活版印刷紀行

いまはほとんど姿を消した「活版印刷」ゆかりの地をゆっくり探訪したり、印刷がらみの話題を提供します。

楽しかったコドモノクニ展覧会 1

2012-07-08 13:06:57 | 活版印刷のふるさと紀行

 きのうの大曲塾の研究会は多摩美術大学美術館「絵が歌いだすワンダーランドコドモノクへようこそ」の展覧会見学と座談会の聴講でした。絵が歌いだすとは、つけもつけたり、すばらしいキャッチで、塾員一同、実に半日楽しい時間を持たせてもらいました。

 『コドモノクニ』は1922年(大正11)1月から日本の敗色が濃くなる1944年(昭和19)3月まで約3年間に287冊が発行された月刊の子ども向き絵雑誌です。“子どもたちに本物を、芸術性高いものを”というコンセプトのもとに当時の若い画家、詩人、音楽家、文学者が真剣に作品を創り、寄せています。ここに主だった人の名前をあげますと、画家では武井武雄、岡本帰一、清水良雄、初山滋、深沢省三、川上四郎、竹下夢二、村山知義ら、詩人では野口雨情、北原白秋、西条八十作曲家の中山晋平とそうそうたる顔ぶれでした。

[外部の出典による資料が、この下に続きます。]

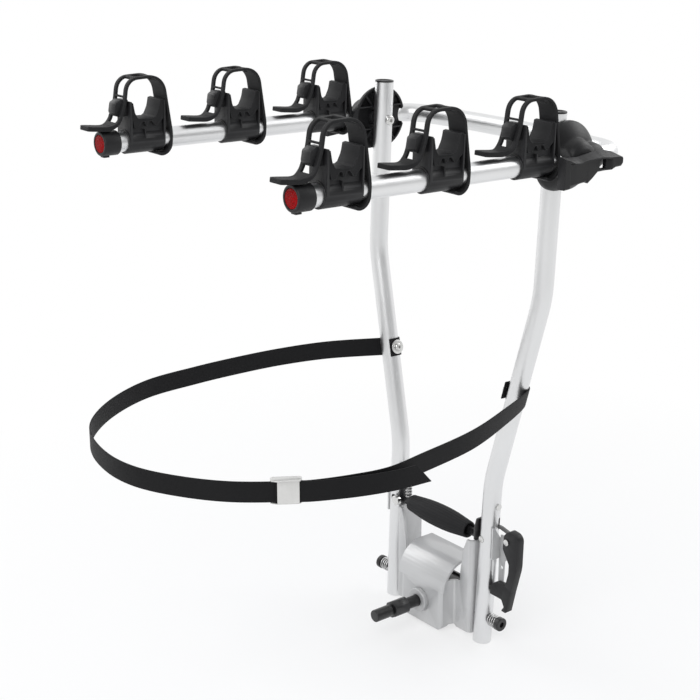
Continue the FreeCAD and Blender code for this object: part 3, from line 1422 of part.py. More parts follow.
def build():
    base_plate()
    clamp_housing()
    rear_jaw()
    jaw("clamp_jaw", "-jaw_front", "-jaw_face")
    jaw_bolts()
    screw_bush()
    clamp_screw()
    pivot_pins()
    pivot_springs()
    upright("right", "")
    upright("left", "-")
    upright_plugs()
    bracket()
    guide_bolts()
    guide_pins()
    spring_seat()
    release_bar()
    hand_grip()
    release_link()
    return_spring()
    latch_lever()
    latch_pin()
    arm_tube()
    end_cap()
    reflectors()
    elbow_inner()
    elbow_outer()
    elbow_lever()
    lever_pins()
    elbow_bolts()
    cradles()
    safety_strap()
    strap_washers()
    strap_screws()
    strap_buckle()
    buckle_cam()


def check_objects():
    """Stops on a failed object, a piece with no valid solid or a cut that took nothing away."""
    for item in doc.Objects:
        if {"Invalid", "Error"} & set(item.State):
            raise RuntimeError(f"{item.Label} failed: {item.State}")
        if item.TypeId in ("PartDesign::Pocket", "PartDesign::SubtractiveSphere"):
            if item.Shape.Volume > item.BaseFeature.Shape.Volume - 0.01:
                raise RuntimeError(f"{item.Label} cuts nothing")
    for piece in NODES:
        shape = piece.Shape
        if shape.isNull() or not shape.isValid() or not shape.Solids:
            raise RuntimeError(f"{piece.Label} has no valid solid")


build()
doc.recompute()
check_objects()
os.makedirs("parts", exist_ok=True)
for piece in NODES:
    piece.Shape.exportStep(f"parts/{piece.Label}.step")
print(f"{len(NODES)} nodes written")
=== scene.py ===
# %% [markdown]
# # A hitch bike rack
# The rack stands on the tow ball of a car: a clamp base, two bent uprights, and a tube bent to a U
# whose two arms carry six cradles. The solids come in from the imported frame, already in place. This
# script gives them their finishes and models the pieces that need more than a solid: webbing,
# springs, the grip and the rubber parts.

# %% Load the frame
import math
import bpy
import bmesh
from mathutils import Matrix, Vector


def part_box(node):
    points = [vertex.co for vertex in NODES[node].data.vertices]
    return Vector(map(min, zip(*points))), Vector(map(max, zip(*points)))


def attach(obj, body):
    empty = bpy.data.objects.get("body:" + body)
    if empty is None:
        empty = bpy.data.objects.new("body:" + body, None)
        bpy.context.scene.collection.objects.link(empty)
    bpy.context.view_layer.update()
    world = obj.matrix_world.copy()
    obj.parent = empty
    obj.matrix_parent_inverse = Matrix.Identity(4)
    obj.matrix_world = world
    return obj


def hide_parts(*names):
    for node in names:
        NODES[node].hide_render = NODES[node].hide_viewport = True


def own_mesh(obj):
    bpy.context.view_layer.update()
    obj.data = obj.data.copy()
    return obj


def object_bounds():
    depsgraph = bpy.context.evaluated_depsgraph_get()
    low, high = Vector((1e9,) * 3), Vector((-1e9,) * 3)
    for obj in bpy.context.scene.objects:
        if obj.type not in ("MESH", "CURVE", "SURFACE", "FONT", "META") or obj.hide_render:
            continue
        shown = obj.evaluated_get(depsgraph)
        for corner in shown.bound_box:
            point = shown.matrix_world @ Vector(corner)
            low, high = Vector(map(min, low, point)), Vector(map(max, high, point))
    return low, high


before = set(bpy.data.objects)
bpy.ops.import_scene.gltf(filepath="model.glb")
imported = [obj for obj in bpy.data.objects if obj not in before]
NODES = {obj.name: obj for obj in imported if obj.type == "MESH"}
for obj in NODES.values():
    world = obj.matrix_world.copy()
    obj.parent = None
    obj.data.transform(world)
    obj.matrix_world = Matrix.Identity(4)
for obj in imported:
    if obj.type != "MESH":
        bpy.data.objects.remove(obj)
SOLID_BOX = [list(corner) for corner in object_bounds()]
MM = 0.001
print("nodes:", len(NODES))

# %% [markdown]
# ## The camera
# The photograph was taken from the right and a little above, with a long lens. Its place was worked
# out from the straight runs of the tubes, so the camera is set by numbers and nothing aims it.

# %% Camera
CAMERA_PLACE = (1.62608, -1.48949, 1.12157)
CAMERA_LOOK = (-0.7395, 0.5963, -0.3125)
LENS_MM = 80.25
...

 会場にはコドモノクニの雑誌現物多数をはじめ、寄稿画家の原画(コドモノクニだけではない)や発行元の代表である東京社の創業者鷹見久太郎や協力者の窪田空穂、あるいは野口雨情などの書簡など思わず立ち尽くしてしまう展示物でいっぱいでした。とにかく、大正から昭和にかけて日本にこんなに芸術の香り高い子ども向きの雑誌があったかと驚かされるはずです。百聞は一見に如かず、ぜひあなたも会場に足を運ばれることをおすすめします。会期は9月2日までです。

 座談会は最初に元学芸員の仙仁 司さんのコドモノクニのエディトリアルの背景、鷹見久太郎の孫、鷹見本雄さんの久太郎論、野口雨情の子息野口存彌さんの久太郎と雨情の交わりについてのレクチャーがあり、その後質疑を交えて、コドモノクニ制作の裏話が飛び出す楽しいもので、その雰囲気はあとのパーティまで続いていました。

 ただ、唯一不満だったのは、このすぐれた絵雑誌がオフセット5色刷りで印刷会社は秀英舎(大日本印刷)であることはわかりましたが、会場でそれ以上精査できなかったことでした。いまのところ手元の資料ではわかりませんので後日、調べることにします。なお、写真はコドモノクニ創刊号で武井武雄の表紙画です。